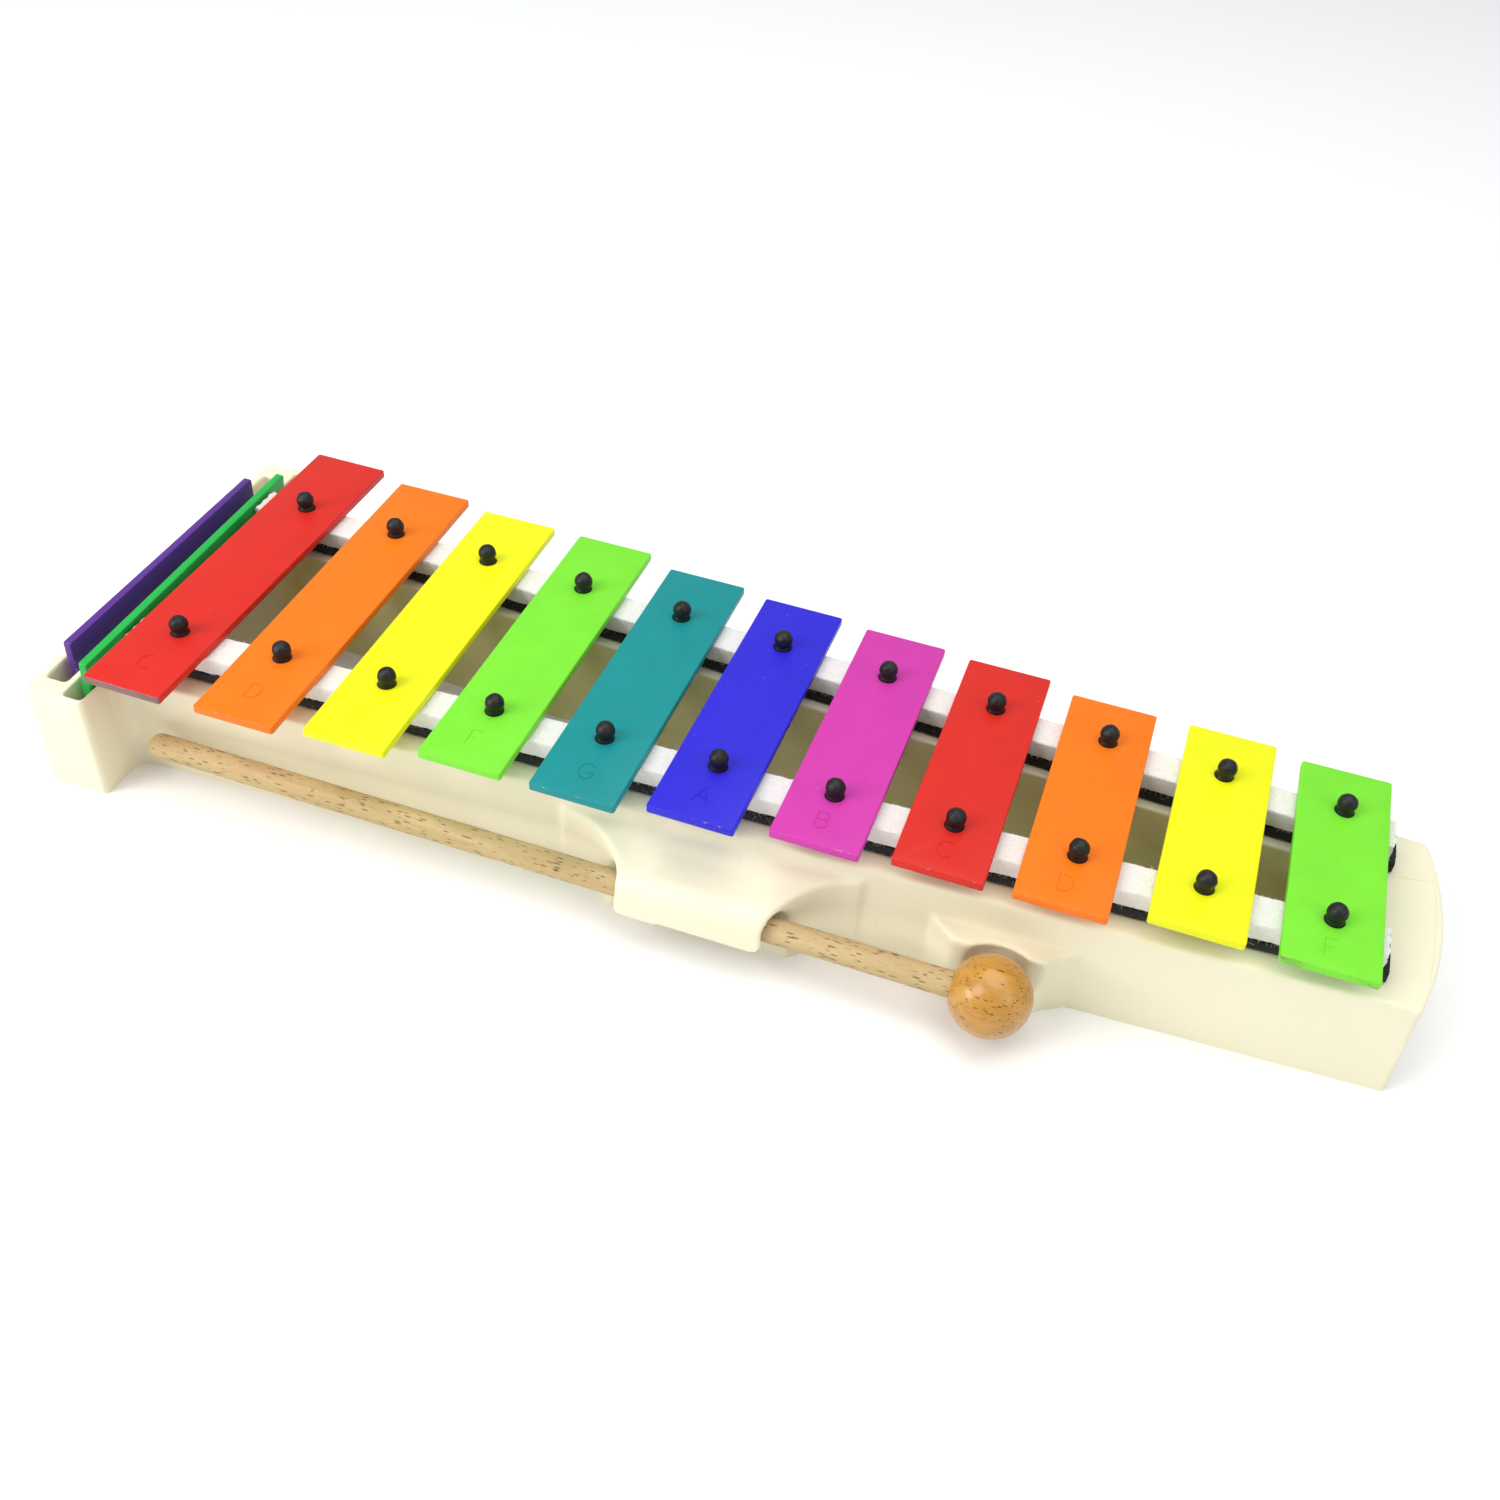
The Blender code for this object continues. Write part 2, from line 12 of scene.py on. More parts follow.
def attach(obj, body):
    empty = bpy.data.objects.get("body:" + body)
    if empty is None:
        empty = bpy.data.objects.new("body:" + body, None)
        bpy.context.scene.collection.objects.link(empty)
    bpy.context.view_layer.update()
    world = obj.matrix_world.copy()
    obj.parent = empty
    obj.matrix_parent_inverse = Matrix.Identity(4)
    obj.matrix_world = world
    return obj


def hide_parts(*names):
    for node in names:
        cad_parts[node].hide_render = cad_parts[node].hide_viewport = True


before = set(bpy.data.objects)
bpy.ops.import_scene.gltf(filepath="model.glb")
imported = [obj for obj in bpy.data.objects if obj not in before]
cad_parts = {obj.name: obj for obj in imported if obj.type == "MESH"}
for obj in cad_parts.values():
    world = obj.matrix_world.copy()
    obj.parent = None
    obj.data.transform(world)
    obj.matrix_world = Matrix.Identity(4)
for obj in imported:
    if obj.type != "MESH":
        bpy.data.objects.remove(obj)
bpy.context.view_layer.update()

MM = 0.001
rng = random.Random(11)

# Camera at the photograph's viewing angle
CAMERA_PLACE = (0.0771, -0.2603, 0.2722)
CAMERA_TURN = (47.221, -3.235, 19.181)
CAMERA_LENS = 37.33
CAMERA_SENSOR = 36.0

# Bar row
BAR_WIDTH = 20.0
BAR_THICKNESS = 2.0
BAR_PITCH = 26.6
BAR_UNDERSIDE_Z = 34.5
BAR_CORNER_RADIUS = 0.6
BAR_EDGE = 0.26
ROW_CENTRE_X = 1.1
BAR_HOLE_RADIUS = 2.25
BARS = (
    # node, letter, length, paint, sideways play, endways play, turn in degrees, bare metal at the front end
    ("bar_c_low", "C", 102.4, "red", -0.7, 0.9, -0.2, 0.85),
    ("bar_d_low", "D", 98.0, "orange", 0.4, -0.5, 0.5, 0.05),
    ("bar_e_low", "E", 92.7, "yellow", 0.0, -0.6, 0.6, 0.0),
    ("bar_f_low", "F", 89.1, "light_green", 0.2, 1.0, 0.1, 0.25),
    ("bar_g_low", "G", 84.9, "teal", 0.4, -1.0, 0.0, 0.1),
    ("bar_a", "A", 79.5, "blue", 0.0, -0.4, -0.3, 0.0),
    ("bar_b", "B", 74.8, "pink", 0.2, 0.2, -0.3, 0.0),
    ("bar_c_high", "C", 71.4, "red", 0.0, 0.5, -0.2, 0.05),
    ("bar_d_high", "D", 67.7, "orange", -0.7, -0.9, -0.2, 0.0),
    ("bar_e_high", "E", 64.0, "yellow", 0.3, 1.1, -0.4, 0.05),
    ("bar_f_high", "F", 61.9, "light_green", 0.0, -0.2, 0.3, 0.35),
)
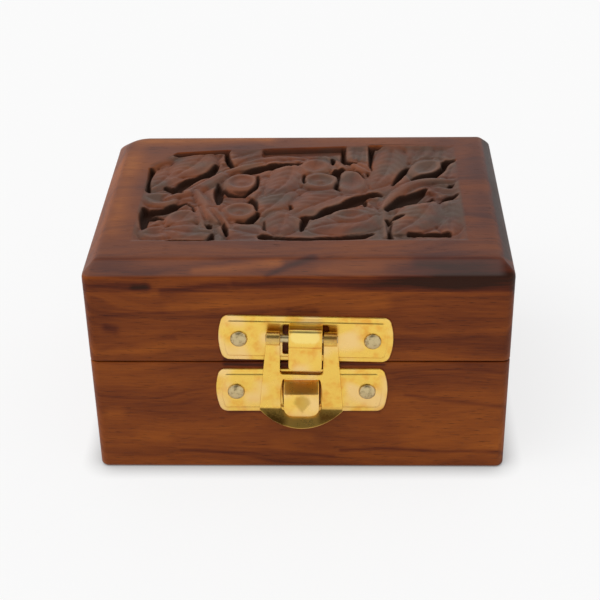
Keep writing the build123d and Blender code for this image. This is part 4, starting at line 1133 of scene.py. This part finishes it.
# %% Nails
NAIL_OFFSET, NAIL_RADIUS, DOME_FOOT, DOME_RISE = 16.0, 2.1, 0.16, 0.94
PIN_HALF, PIN_RADIUS = 8.65, 1.0


def spun(profile, steps=32):
    """Rings of radius r at height h along the third axis."""
    angle = np.linspace(0, 2 * math.pi, steps, endpoint=False)
    r, h = (np.array(profile, float)[:, k, None] for k in (0, 1))
    return r * np.cos(angle), r * np.sin(angle), h + 0 * angle


def nail(x, latch):
    """A low dome on a thin rim, with a blunt shank into the wood. The hammer's marks on the
    dome are two crossed sine waves."""
    dome = [(NAIL_RADIUS * math.sin(a), DOME_FOOT + DOME_RISE * math.cos(a))
            for a in np.linspace(0, math.pi / 2, 9)]
    u, v, h = spun(dome + [(NAIL_RADIUS, 0.0), (0.75, 0.0), (0.75, -5.2), (0.0, -5.5)])
    h = h + np.where(h > 0.3, 0.05 * np.sin(u * 2.1 + x) * np.cos(v * 2.6 - x), 0)
    points = np.stack([u + x, h + PLATE_THICKNESS, v], -1)
    return on_front(lattice(points, wrap_cols=True), latch)


for body, latch in (("lid", LID_LATCH), ("base", BASE_LATCH)):
    pair = together(*(nail(x, latch) for x in (-NAIL_OFFSET, NAIL_OFFSET)))
    dress(make_piece(f"{body}_nails", pair, body, f"latch_{body}_nails"), steel)

# %% Hasp pin
def hasp_pin():
    """A spun bar through the hasp's ears, as (distance from its axis, distance along it),
    with rounded ends."""
    end = [(0, -PIN_HALF), (0.72, -PIN_HALF), (0.94, -PIN_HALF + 0.12),
           (PIN_RADIUS, -PIN_HALF + 0.3)]
    height, stand, across = spun(end + [(r, -h) for r, h in end[::-1]], 24)
    points = np.stack([across + HASP_SHIFT, stand + PIN_STAND, height], -1)
    return on_front(lattice(points, wrap_cols=True), LID_LATCH, PIN_RISE)


dress(make_piece("hasp_pin", hasp_pin(), "lid", "latch_hasp_pin"), steel)

# %% Slotted screws in the hinge leaves
HINGE_X, SCREW_OFFSET, SCREW_Y = 27.0, 4.5, 31.85
SCREW_HEAD, SCREW_SLOT, SLOT_DEPTH = 1.3, 0.24, 0.4
# down the cone and the shank: the scale of the head's rim, and the greatest height
SHANK = ((1.0, -0.12), (0.55, -0.65), (0.55, -5.3), (0.0, -6.0))


def screw(cx, cy, rim, way, turn):
    """Columns cross the head, and the two in the middle lie in the slot. A column at u is
    twice sqrt(R^2 - u^2) long. Rows go on over the edge, down the cone and the shank to a
    point. way is +1 for a head that faces up and -1 for one facing down."""
    side = SCREW_HEAD * np.sin(np.linspace(math.asin(SCREW_SLOT / SCREW_HEAD), math.pi / 2, 8))
    u = np.concatenate([-side[::-1], [-SCREW_SLOT, SCREW_SLOT], side])
    low = np.array([0] * 8 + [1, 1] + [0] * 8) * -SLOT_DEPTH
    half = np.sqrt(np.maximum(SCREW_HEAD**2 - u**2, 0))
    top = [np.column_stack([u, v * half, low]) for v in np.linspace(-1, 1, 9)]
    first, last = ([np.column_stack([row[:, :2] * scale, np.minimum(row[:, 2], z)])
                    for scale, z in SHANK] for row in (top[0], top[-1]))
    points = np.stack(first[::-1] + top + last)
    c, s = math.cos(turn), math.sin(turn)
    return lattice(np.stack([cx + points[..., 0] * c - points[..., 1] * s,
                             cy + points[..., 0] * s + points[..., 1] * c,
                             rim + way * points[..., 2]], -1))


places = [x + d for x in (-HINGE_X, HINGE_X) for d in (-SCREW_OFFSET, SCREW_OFFSET)]
for body, rim, way, turns in (("base", 31.85, 1, (0.4, 1.3, 2.2, 0.9)),
                              ("lid", 32.15, -1, (1.0, 0.2, 1.7, 2.6))):
    screws = together(*(screw(x, SCREW_Y, rim, way, turn) for x, turn in zip(places, turns)))
    dress(make_piece(f"slotted_{body}_screws", screws, body,
                     f"hinge_{body}_screws"), screw_brass)

# %% Finishes of the hinges
for side in ("left", "right"):
    for leaf in ("base_leaf", "lid_leaf"):
        dress(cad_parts[f"{side}_hinge_{leaf}"], hinge_brass)
    dress(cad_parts[f"{side}_hinge_pin"], steel)
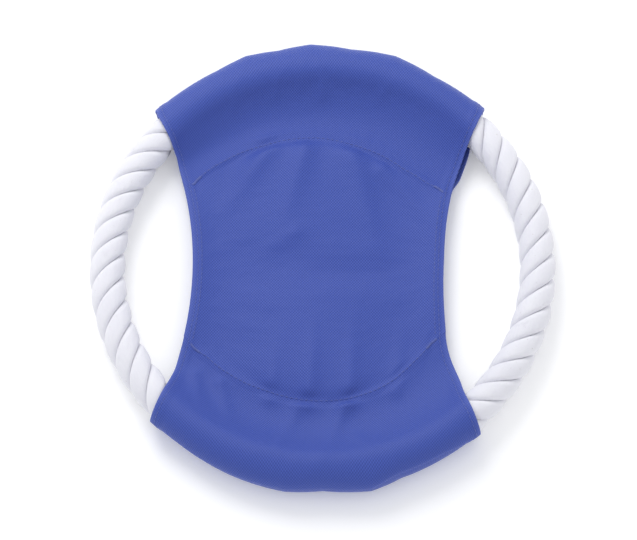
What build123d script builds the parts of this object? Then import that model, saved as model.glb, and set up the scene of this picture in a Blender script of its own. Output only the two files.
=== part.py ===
"""Flying ring for throwing: a three-strand cotton rope ring inside a two-layer polyester cover.

The ring lies flat. The origin is the middle of the ring on the surface it lies on, +Z is up,
and +Y points to the sleeve that hides the rope's joint. Millimetres throughout.

The rope is one length of right-hand laid rope, bent into a ring. Its two cut ends butt inside
the upper sleeve and are bound with tape. The cover is two equal panels with hollowed, hemmed
sides. Turned seams join them along the two rims. Two curved rows of stitching join them again
nearer the middle, which leaves a sleeve over the rope at the top and at the bottom, and a short
row closes each side between the curves. Every row is a lockstitch, with a needle thread on one
face and a bobbin thread on the other. The threads are pulled in flush with the cloth.
"""

import os
from math import acos, atan2, cos, degrees, hypot, pi, radians, sin, tan

from build123d import *

# ---- the rope ring ----
RING_DIAMETER = 230.0  # over the rope
ROPE_DIAMETER = 18.0
STRANDS = 3
LAYS = 17  # full turns of each strand round the ring
STRAND_RADIUS = 3.82
CORNERS_PER_LAY = 8  # the straight runs in one turn of a strand's path
ARC_SHARE = 0.45  # of each run, taken by the rounding arc at either end
JOINT_GAP = 0.3  # between the rope's butted ends
TAPE_LENGTH = 30.0
TAPE_THICKNESS = 0.18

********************

**The request**
Repeat, word for word, the lines from the opening of the material through the line containing "rng = random.Random(11)".

**Problem solution**
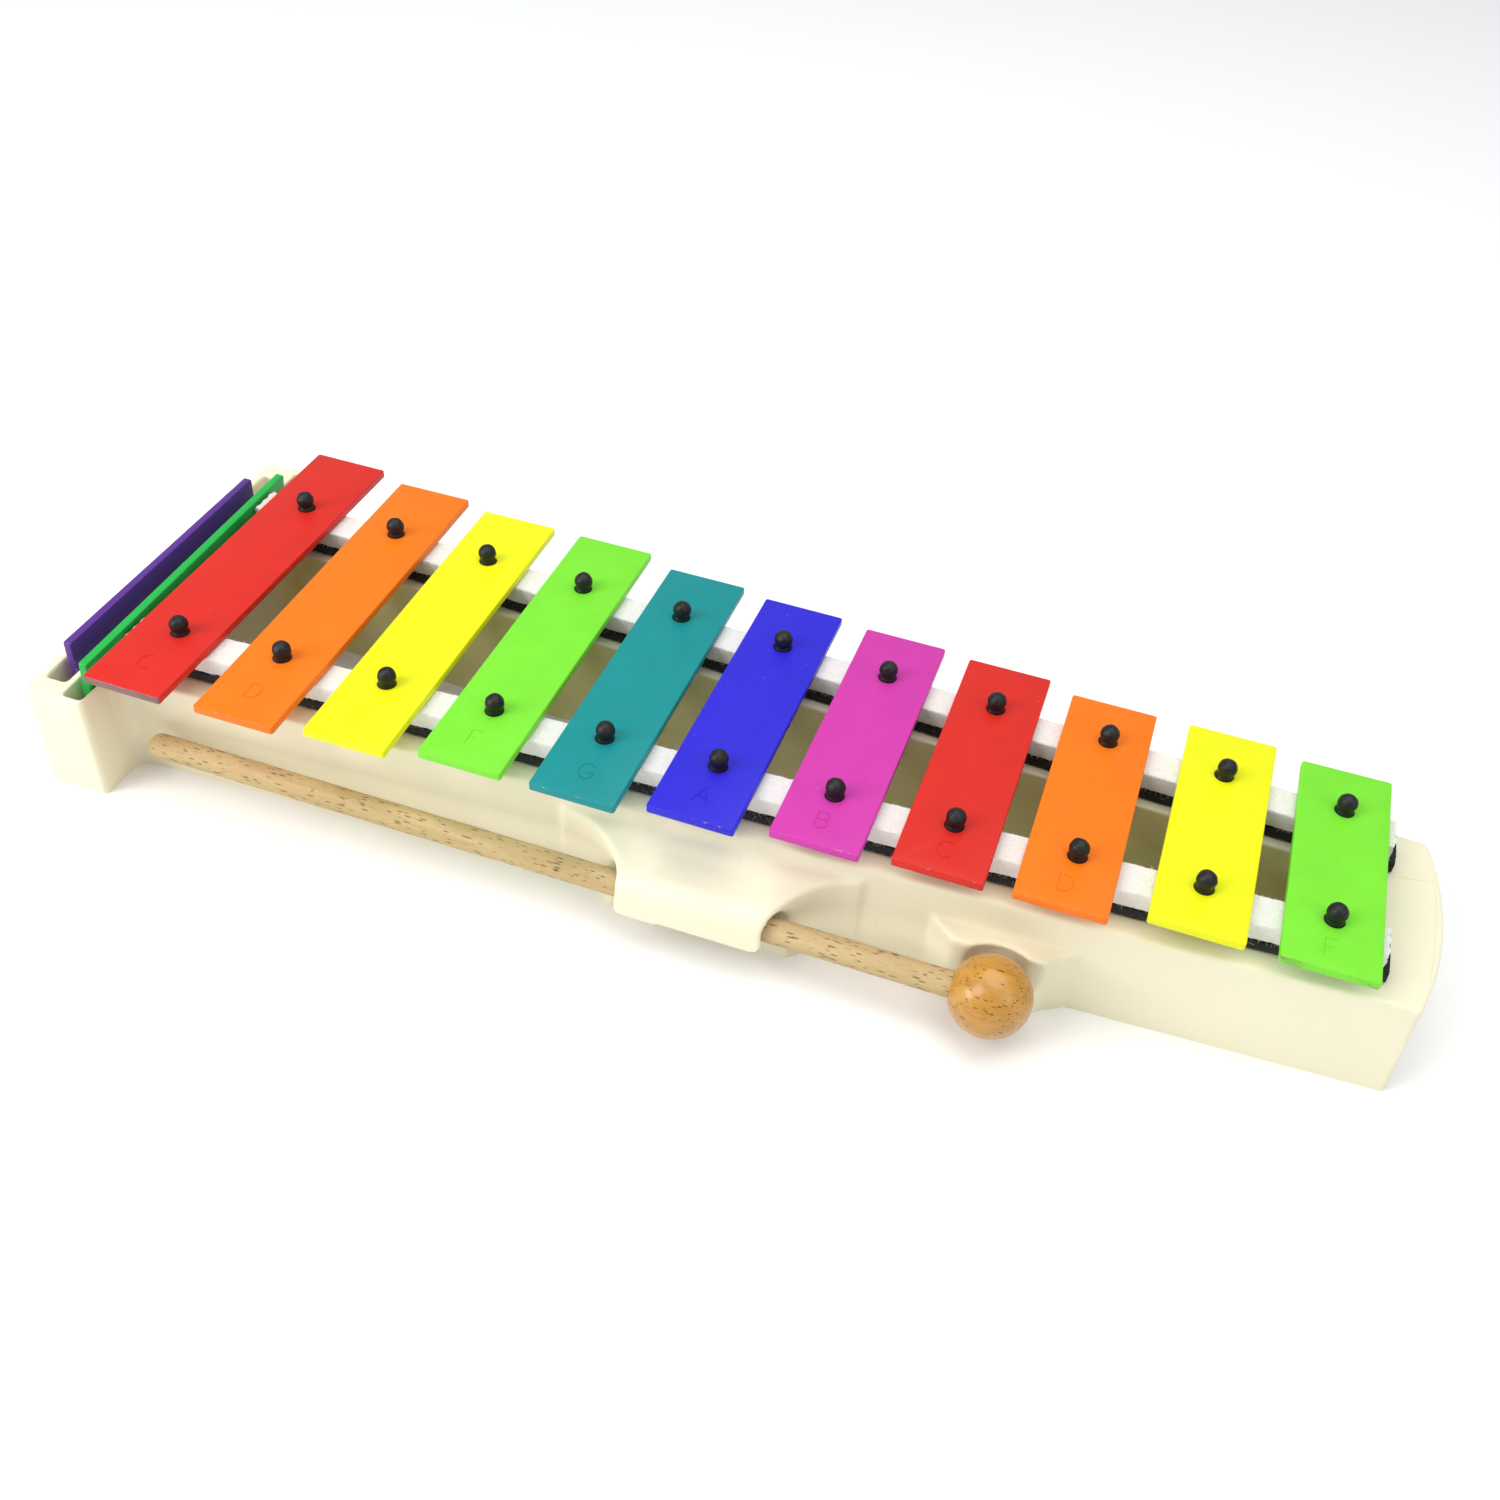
The Blender code for this object continues. Write part 2, from line 12 of scene.py on. More parts follow.
def attach(obj, body):
    empty = bpy.data.objects.get("body:" + body)
    if empty is None:
        empty = bpy.data.objects.new("body:" + body, None)
        bpy.context.scene.collection.objects.link(empty)
    bpy.context.view_layer.update()
    world = obj.matrix_world.copy()
    obj.parent = empty
    obj.matrix_parent_inverse = Matrix.Identity(4)
    obj.matrix_world = world
    return obj


def hide_parts(*names):
    for node in names:
        cad_parts[node].hide_render = cad_parts[node].hide_viewport = True


before = set(bpy.data.objects)
bpy.ops.import_scene.gltf(filepath="model.glb")
imported = [obj for obj in bpy.data.objects if obj not in before]
cad_parts = {obj.name: obj for obj in imported if obj.type == "MESH"}
for obj in cad_parts.values():
    world = obj.matrix_world.copy()
    obj.parent = None
    obj.data.transform(world)
    obj.matrix_world = Matrix.Identity(4)
for obj in imported:
    if obj.type != "MESH":
        bpy.data.objects.remove(obj)
bpy.context.view_layer.update()

MM = 0.001
rng = random.Random(11)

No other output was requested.